Reproduce, exactly and in full, only the lines below from the one containing "The build123d and" through the one containing "# fine one gives".

— Begin —

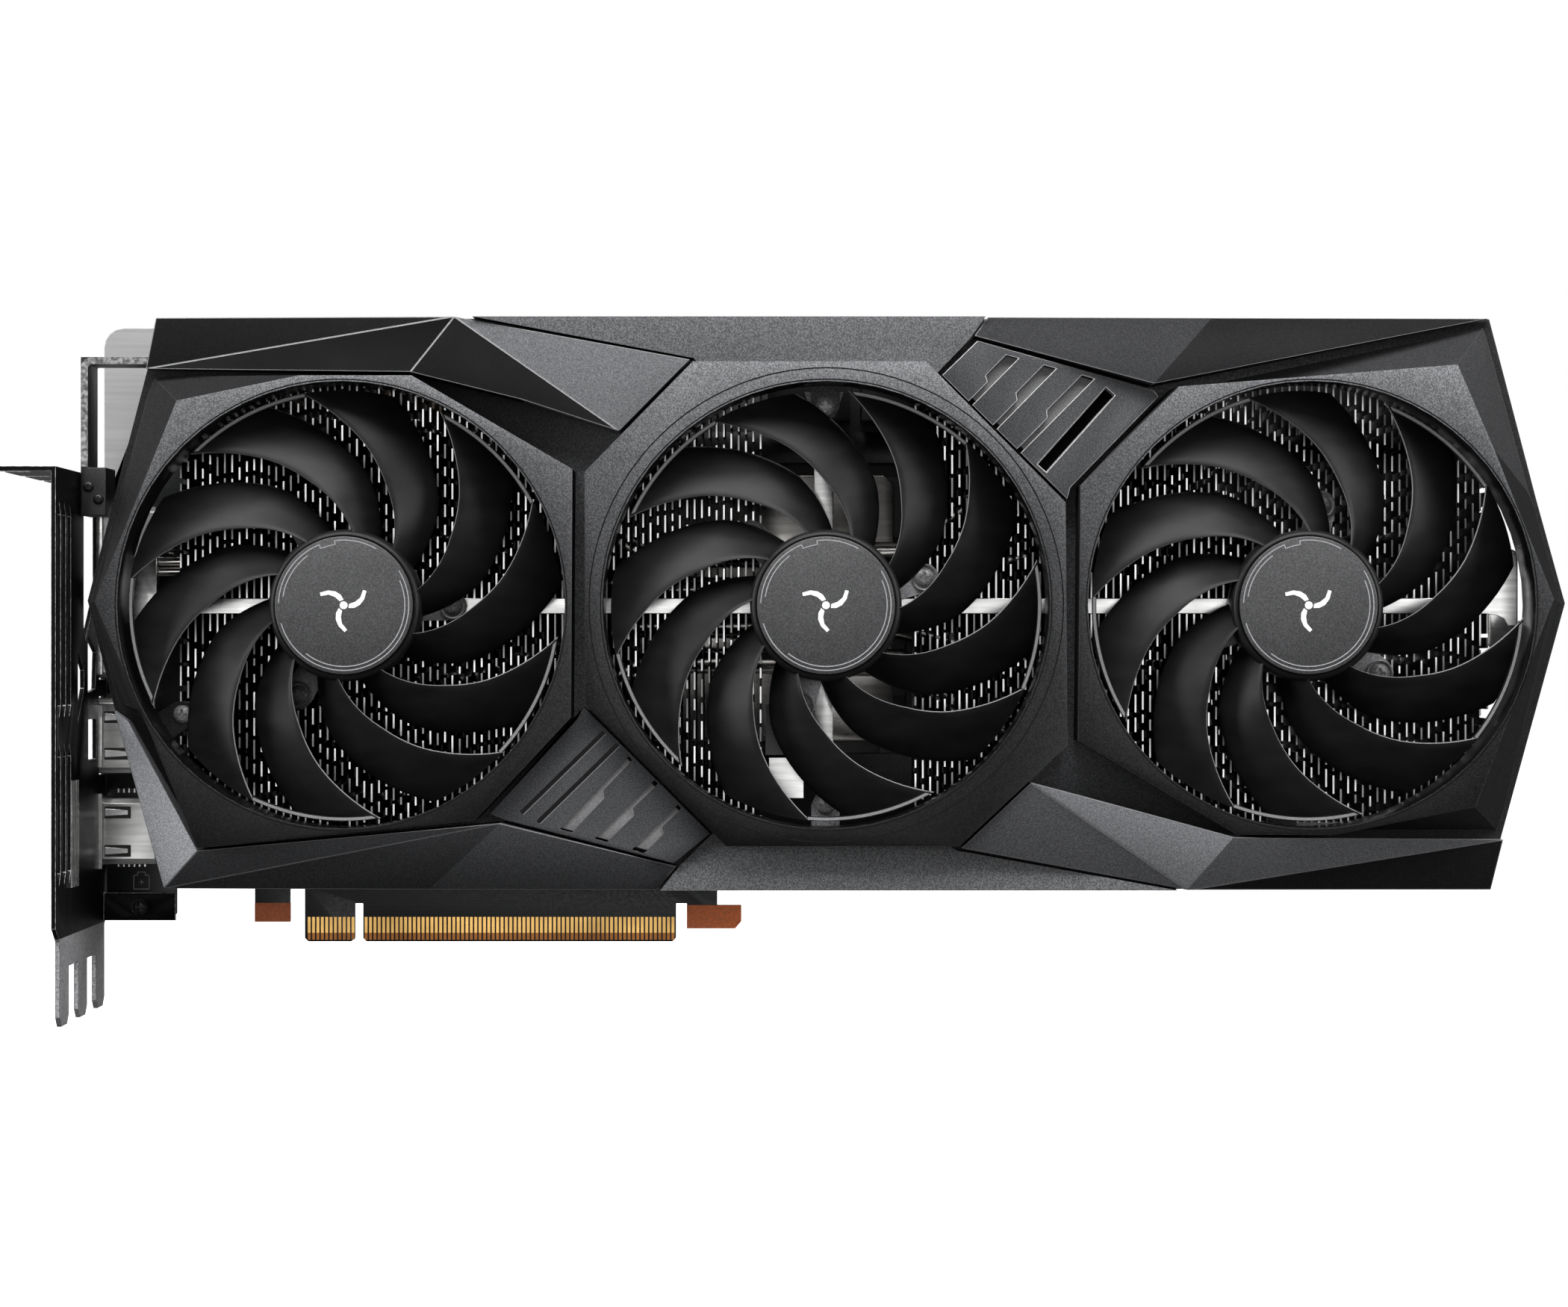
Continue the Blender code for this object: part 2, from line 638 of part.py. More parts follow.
def build_heat_pipes(materials):
    """Make four heat pipes that run over the cold plate and fan out under the fins."""
    routes = ((36.0, 64.0, 40.0), (60.0, 72.0, 62.0), (92.0, 80.0, 90.0), (116.0, 88.0, 112.0))
    left, right, steps = -70.0, 204.0, 14
    for number, route in enumerate(routes, start=1):
        curve = bpy.data.curves.new(f"heat_pipe_{number}", "CURVE")
        curve.dimensions = "3D"
        curve.bevel_depth = HEAT_PIPE_RADIUS * MM
        curve.bevel_resolution = 2
        curve.use_fill_caps = True
        spline = curve.splines.new("POLY")
        spline.points.add(steps)
        for i, point in enumerate(spline.points):
            x = left + (right - left) * i / steps
            spot = place(x, pipe_height_z(x, *route), HEAT_PIPE_HEIGHT)
            point.co = (*spot, 1.0)
        curve.materials.append(materials["copper_pipe"])
        item = bpy.data.objects.new(f"heat_pipe_{number}", curve)
        bpy.context.scene.collection.objects.link(item)


# ---------------------------------------------------------------- shroud

SHROUD_OUTLINE = [
    (-76.1, 138.6), (-78.2, 127.4), (-91.2, 77.2), (-85.4, 54.0), (-74.4, 14.6),
    (213.9, 14.4), (216.4, 25.8), (230.3, 76.6), (224.0, 99.4), (213.8, 138.4),
]

# Each frame corner is (front x, front z, rear x, rear z): where the two differ, the wall slopes.
LEFT_FRAME = [
    (-69.8, 119.9, -77.2, 126.0), (-43.6, 125.3, -43.6, 125.3), (-19.5, 125.3, -19.5, 125.3),
    (15.0, 105.2, 15.0, 105.2), (14.7, 52.0, 14.7, 52.0), (-5.9, 29.9, -5.9, 29.9),
    (-65.4, 24.0, -65.4, 24.0), (-77.6, 53.9, -80.6, 52.6), (-78.0, 54.9, -84.7, 54.8),
    (-87.3, 76.7, -90.7, 77.2),
]
MIDDLE_FRAME = [
    (40.8, 128.3, 40.8, 128.3), (90.75, 128.3, 90.75, 128.3), (120.7, 98.1, 120.7, 98.1),
    (121.1, 46.0, 121.1, 46.0), (97.95, 24.4, 97.95, 24.4), (48.0, 24.4, 48.0, 24.4),
    (17.8, 54.8, 17.8, 54.8), (17.6, 104.6, 17.6, 104.6),
]
RIGHT_FRAME = [
    (145.0, 122.9, 144.0, 123.0), (204.7, 127.6, 213.0, 137.2), (212.5, 109.5, 223.4, 99.5),
    (225.3, 77.4, 229.7, 76.7), (208.5, 32.8, 216.0, 26.9), (178.0, 26.8, 178.0, 26.8),
    (157.5, 26.9, 157.5, 26.9), (123.4, 47.0, 123.4, 47.0), (123.9, 101.7, 123.9, 101.7),
]
TOP_MID_PANEL = [
    (-7.0, 138.5), (40.8, 129.5), (45.0, 125.0), (89.0, 125.0), (93.4, 126.2),
    (100.5, 133.6), (103.9, 138.5),
]
BOTTOM_MID_PANEL = [
    (37.9, 20.0), (45.6, 27.6), (60.0, 28.0), (90.0, 28.0), (97.6, 23.2),
    (145.5, 14.5), (33.6, 14.5),
]
MOUNT_TABS = {"middle": (90.0, 270.0), "left": (213.0,), "right": (265.0,)}


def fan_centre(side):
    """Return a fan's (x, z) centre."""
    return FAN_CENTRES_X[side], FAN_CENTRE_Z


def hollow_frame(outline, side):
    """Return the cutter that hollows a frame but leaves the tube round its fan."""
    core = prism("core", inset(outline, SHROUD_WALL), 30.0, FRAME_FRONT - SHROUD_WALL)
    cut(core, cylinder(*fan_centre(side), FAN_OPENING_RADIUS + 1.6, 29.0, FRAME_FRONT, 40))
    return core


def mount_tab(side, angle):
    """Return a screw tab that reaches inwards under the rim of a fan opening."""
    centre = fan_centre(side)
    tab = prism("tab", lug_outline(centre, 51.6, MOUNT_TAB_RADIUS, angle, 3.1), *EAR_LAYER)
    riser = lug_outline(centre, 51.3, 50.0, angle, 2.8, steps=1)
    join(tab, prism("riser", riser, EAR_LAYER[0] + 0.2, SHROUD_PLATE - 1.0))
    return tab


def build_shroud(materials):
    """Make the shroud shell: a walled plate with three raised, hollow fan frames."""
    shell = prism("shroud_shell", SHROUD_OUTLINE, SHROUD_BACK, SHROUD_PLATE, materials["shroud_plastic"])
    frames = {"left": LEFT_FRAME, "middle": MIDDLE_FRAME, "right": RIGHT_FRAME}
    fronts = {side: [corner[:2] for corner in frame] for side, frame in frames.items()}
    for side, frame in frames.items():
        rear = [corner[2:] for corner in frame]
        join(shell, prism("frame", rear, SHROUD_PLATE - 1.0, FRAME_FRONT, top_outline=fronts[side]))
    for panel in (TOP_MID_PANEL, BOTTOM_MID_PANEL):
        join(shell, prism("panel", panel, SHROUD_PLATE - 1.0, MID_PANEL_FRONT))
    inside = inset(SHROUD_OUTLINE, SHROUD_WALL)
    cut(shell, prism("inside", inside, SHROUD_BACK - 1.0, SHROUD_PLATE - SHROUD_WALL))
    brace_notch = block(-84.0, -70.0, 128.6, 131.8, SHROUD_BACK - 2.0, 30.8)
    combine(shell, brace_notch, "DIFFERENCE", solver="MANIFOLD")
    for side, front in fronts.items():
        cut(shell, hollow_frame(front, side))
    for side in frames:
        cut(shell, cylinder(*fan_centre(side), FAN_OPENING_RADIUS, 10.0, 60.0, 56))
    for side, angles in MOUNT_TABS.items():
        for angle in angles:
            join(shell, mount_tab(side, angle))
            spot = polar(fan_centre(side), MOUNT_TAB_RADIUS, angle)
            cut(shell, cylinder(*spot, 1.5, 30.0, 36.0, 8))


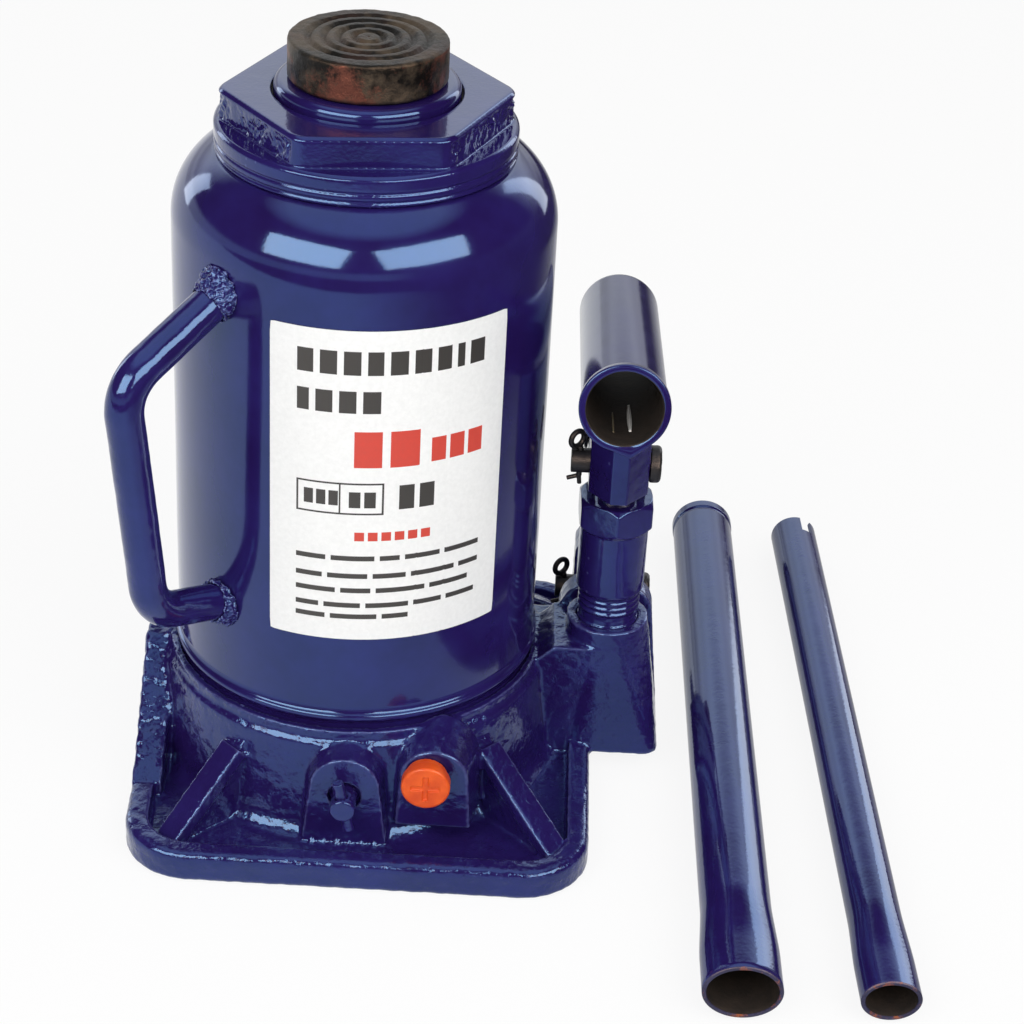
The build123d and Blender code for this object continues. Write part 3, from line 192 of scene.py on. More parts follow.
# %% Edge wear and painted highlight group
wear_and_sheen, given, out = effect(
    "Edge wear", {"Start": 0.52, "Full": 0.6, "Break up": 0.5}, {"Edge": "Float"})
turning = add(wear_and_sheen, "NewGeometry").outputs["Pointiness"]
edge = add(wear_and_sheen, "MapRange", {0: turning, 1: given["Start"], 2: given["Full"]}).outputs[0]
patchy = speckle(wear_and_sheen, here(wear_and_sheen), 260.0, 3.0, 0.7)
patchy = times(wear_and_sheen, calc(wear_and_sheen, "SUBTRACT", patchy, 0.5), given["Break up"])
wear_and_sheen.links.new(times(wear_and_sheen, edge, calc(wear_and_sheen, "ADD", patchy, 0.8)), out["Edge"])
print("effect:", wear_and_sheen.name)

# %% [markdown]
# ### Rust bloom
# Rust starts in spots that grow together. A coarse noise says where the spots are and a
# fine one gives them a crumbly edge. Amount moves the threshold, so more of it rusts.

# %% Rust bloom group
rust, given, out = effect(
    "Rust bloom", {"Amount": 0.4, "Size": 90.0}, {"Mask": "Float", "Color": "Color"})
where = here(rust)
spots = speckle(rust, where, given["Size"], 5.0, 0.65)
crumbs = speckle(rust, where, 1500.0, 3.0, 0.7)
crumbly = times(rust, calc(rust, "SUBTRACT", crumbs, 0.5), 0.25)
level = calc(rust, "ADD", calc(rust, "ADD", spots, crumbly), given["Amount"])
rust.links.new(spread(rust, level, 0.92, 1.04), out["Mask"])
old_rust, fresh_rust = colour(0.16, 0.035, 0.012), colour(0.36, 0.10, 0.03)
rust.links.new(blend(rust, crumbs, old_rust, fresh_rust), out["Color"])
print("effect:", rust.name)

# %% [markdown]
# ### Tool marks
# A turned face keeps a fine spiral from the tool. A noise stretched along the part's own Z
# gives bands that stand for the marks of the lathe.

# %% Tool marks group
marks, given, out = effect(
    "Tool marks", {"Spacing": 0.25, "Depth": 0.5}, {"Height": "Float", "Tone": "Float"})
where = here(marks)
stretched = add(marks, "Mapping", {"Vector": where, "Scale": (6.0, 6.0, 420.0)}).outputs[0]
bands = speckle(marks, stretched, 8.0, 3.0, 0.6)
marks.links.new(times(marks, bands, given["Depth"]), out["Height"])
marks.links.new(times(marks, bands, given["Spacing"]), out["Tone"])
print("effect:", marks.name)

# %% [markdown]
# ## Finishes
# One function makes an empty material with its shader. Each finish then adds its own
# colour, roughness and bump. Values that are the same all over sit on the shader's own
# sockets.


# %% Material helper
def finish(name, roughness, metallic=0.0, coat=0.0, coat_roughness=0.05, specular=0.5):
    """Material with a Principled shader; returns it with its tree and shader."""
    made = bpy.data.materials.new(name)
    made.use_nodes = True
    tree = made.node_tree
    shader = tree.nodes["Principled BSDF"]
    settings = {"Roughness": roughness, "Metallic": metallic, "Coat Weight": coat,
                "Coat Roughness": coat_roughness, "Specular IOR Level": specular}
    for label, value in settings.items():
        shader.inputs[label].default_value = value
    return made, tree, shader


def raise_surface(tree, shader, height, distance):
    """Bump from a height, in metres."""
    bump = add(tree, "Bump", {"Height": height, "Distance": distance, "Strength": 1.0})
    tree.links.new(bump.outputs["Normal"], shader.inputs["Normal"])


# %% [markdown]
# ### Blue enamel
# The same blue covers sheet, bar and casting. Only the film under the gloss differs:
# nearly flat on the rolled tank, wavy on bars, gritty on the casting.

# %% Blue enamel materials
DEEP_BLUE = colour(0.016, 0.007, 0.070)
THIN_BLUE = colour(0.020, 0.011, 0.100)
RUBBED_AND_LIT_BLUE = colour(0.170, 0.190, 0.430)
GLOSS_TINT = colour(0.16, 0.46, 1.0)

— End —

» Output:
The build123d and Blender code for this object continues. Write part 3, from line 192 of scene.py on. More parts follow.
# %% Edge wear and painted highlight group
wear_and_sheen, given, out = effect(
    "Edge wear", {"Start": 0.52, "Full": 0.6, "Break up": 0.5}, {"Edge": "Float"})
turning = add(wear_and_sheen, "NewGeometry").outputs["Pointiness"]
edge = add(wear_and_sheen, "MapRange", {0: turning, 1: given["Start"], 2: given["Full"]}).outputs[0]
patchy = speckle(wear_and_sheen, here(wear_and_sheen), 260.0, 3.0, 0.7)
patchy = times(wear_and_sheen, calc(wear_and_sheen, "SUBTRACT", patchy, 0.5), given["Break up"])
wear_and_sheen.links.new(times(wear_and_sheen, edge, calc(wear_and_sheen, "ADD", patchy, 0.8)), out["Edge"])
print("effect:", wear_and_sheen.name)

# %% [markdown]
# ### Rust bloom
# Rust starts in spots that grow together. A coarse noise says where the spots are and a
# fine one gives them a crumbly edge. Amount moves the threshold, so more of it rusts.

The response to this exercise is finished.